#### [Data excerpt]
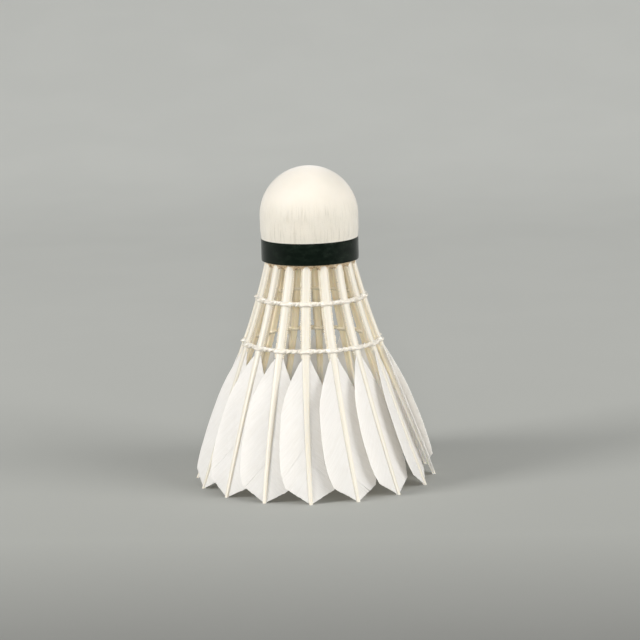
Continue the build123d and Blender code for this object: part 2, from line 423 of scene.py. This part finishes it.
def quill_look():
    """Ivory keratin with fine streaks along it. Its inner side and flanks are painted paler than keratin,
    as the light that comes through the quill: white lower down and tan higher up, the tan being partly the
    quill's own colour and partly painted shade.
    """
    ivory = ((0.625, 0.59, 0.505), (0.685, 0.655, 0.585))
    mottled = (0.67, 0.62, 0.525)
    # Painted light: the inner side is paler than keratin, for the light that comes through the quill; the
    # tan is partly the quill's own colour and partly painted shade.
    tan = ((0.95, 0.81, 0.58), (0.98, 0.89, 0.69))
    white = (0.93, 0.90, 0.84)
    look = Look("quill").subsurface(0.35, (1.2, 1.0, 0.7), 0.5)
    look.set(Specular_IOR_Level=0.45, Coat_Weight=0.15, Coat_Roughness=0.25)
    streak_place = look.attribute("streak", "Vector")
    streak = look.noise(look.scaled(streak_place, (5.0, 0.12, 1.0)), 1.0, 4, 0.6)
    mottle = look.noise(look.place(), 0.35, 3)
    outer = look.mix(look.ramp(streak, 0.35, 0.7), *ivory)
    outer = look.mix(look.ramp(mottle, 0.45, 0.8, 0, 0.4), outer, mottled)
    # The inner side and flanks get the painted light: white lower down, tan higher up.
    inner = look.mix(look.ramp(streak, 0.35, 0.7), *tan)
    inner = look.mix(look.attribute("upper_tan"), white, inner)
    look.colour(look.mix(look.attribute("inner"), outer, inner))
    look.roughness(look.ramp(streak, 0.3, 0.75, 0.32, 0.52))
    look.bump(streak, 0.05)
    return look.material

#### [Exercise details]
Give every line of the material again, exactly as it reads.

#### [Finished answer]
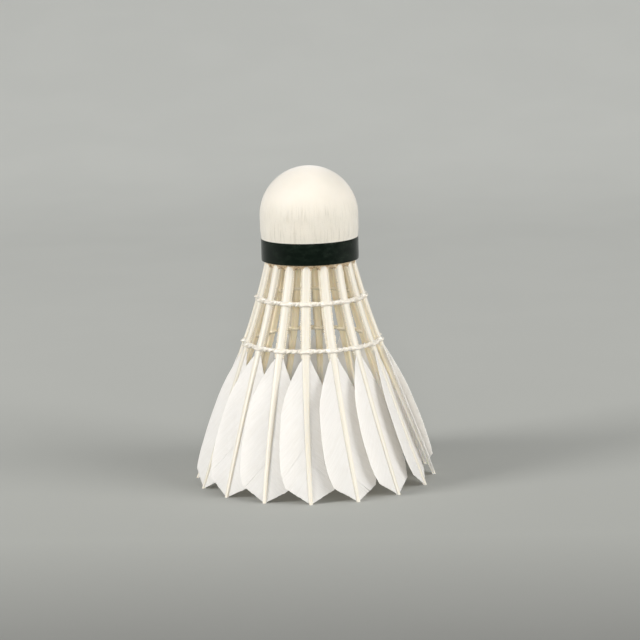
Continue the build123d and Blender code for this object: part 2, from line 423 of scene.py. This part finishes it.
def quill_look():
    """Ivory keratin with fine streaks along it. Its inner side and flanks are painted paler than keratin,
    as the light that comes through the quill: white lower down and tan higher up, the tan being partly the
    quill's own colour and partly painted shade.
    """
    ivory = ((0.625, 0.59, 0.505), (0.685, 0.655, 0.585))
    mottled = (0.67, 0.62, 0.525)
    # Painted light: the inner side is paler than keratin, for the light that comes through the quill; the
    # tan is partly the quill's own colour and partly painted shade.
    tan = ((0.95, 0.81, 0.58), (0.98, 0.89, 0.69))
    white = (0.93, 0.90, 0.84)
    look = Look("quill").subsurface(0.35, (1.2, 1.0, 0.7), 0.5)
    look.set(Specular_IOR_Level=0.45, Coat_Weight=0.15, Coat_Roughness=0.25)
    streak_place = look.attribute("streak", "Vector")
    streak = look.noise(look.scaled(streak_place, (5.0, 0.12, 1.0)), 1.0, 4, 0.6)
    mottle = look.noise(look.place(), 0.35, 3)
    outer = look.mix(look.ramp(streak, 0.35, 0.7), *ivory)
    outer = look.mix(look.ramp(mottle, 0.45, 0.8, 0, 0.4), outer, mottled)
    # The inner side and flanks get the painted light: white lower down, tan higher up.
    inner = look.mix(look.ramp(streak, 0.35, 0.7), *tan)
    inner = look.mix(look.attribute("upper_tan"), white, inner)
    look.colour(look.mix(look.attribute("inner"), outer, inner))
    look.roughness(look.ramp(streak, 0.3, 0.75, 0.32, 0.52))
    look.bump(streak, 0.05)
    return look.material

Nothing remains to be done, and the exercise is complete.